For businesses, Beinhocker’s analysis is similar to (but predates) the argument by Tim Harford in Adapt. Beinhocker encourages experimentation within companies, with greater tolerance for failure and appropriate feedback mechanisms to tell the business when it is time to drop a particular strategy. Unfortunately, Beinhocker then turns to a discussion of whether companies should pursue narrow shareholder value or long-term growth, at which point the argument becomes weak.

On policy, Beinhocker claims to overcome the left-right continuum through his complexity approach, which acknowledges the emergent and useful behaviour of markets but the possibility of market failure. However, after making this claim, he then suggests a group of policy prescriptions that place him on the left-right continuum and that are only weakly derived the complexity approach that forms the bulk of the book. For example, he adopts arguments concerning the lack of intergenerational mobility in the United States and the importance of parental influences on children, despite the dearth of any evidence for parental influence, yet he fails to mention the argument about path dependence provided by complexity theory (nor the implications of heritable traits). Instead, he falls back on Rawlsian arguments for justice.

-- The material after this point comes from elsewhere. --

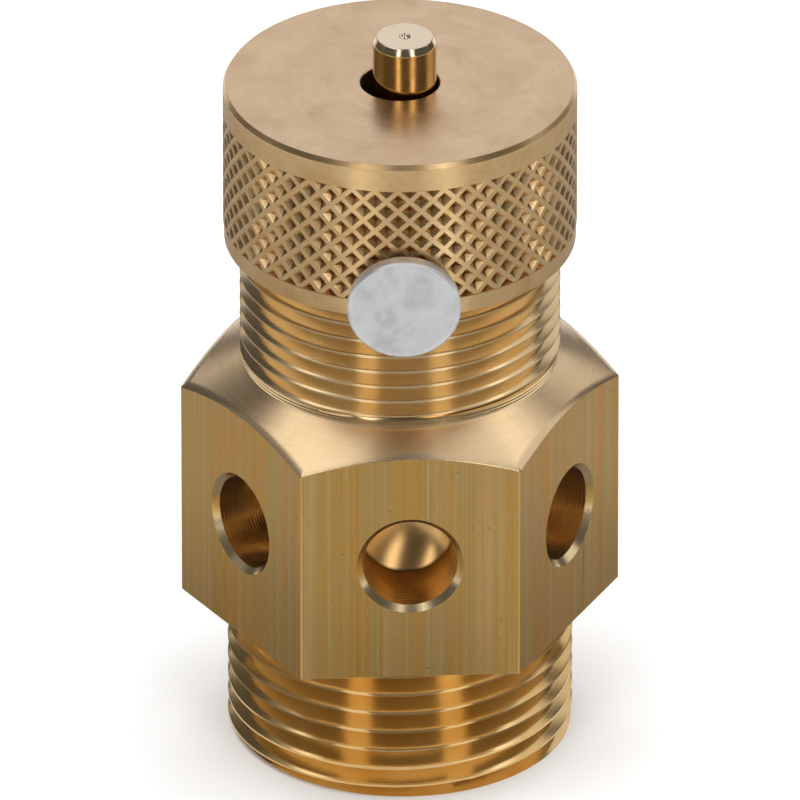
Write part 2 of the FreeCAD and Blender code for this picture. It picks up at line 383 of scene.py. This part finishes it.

One interesting observation by Beinhocker is his description of the role of government as a fitness function shaper. By introducing market based regulations (such as an emissions trading scheme), government shapes the landscape of what strategies will have highest fitness, without prescribing which particular strategies should be used. In such a case, it is not clear that the change in landscape will be efficiency destroying, although Beinhocker does note the potential for what Hayek would term the fatal conceit.

Overall, Beinhocker’s book is a great synopsis of the area, but it confirms that since the formation of the Santa Fe Institute 30 years ago, the field of complexity economics has moved slowly. Beinhocker suggests it takes some time for changes in frameworks to be absorbed. There is no sign of change coming for complexity economics yet.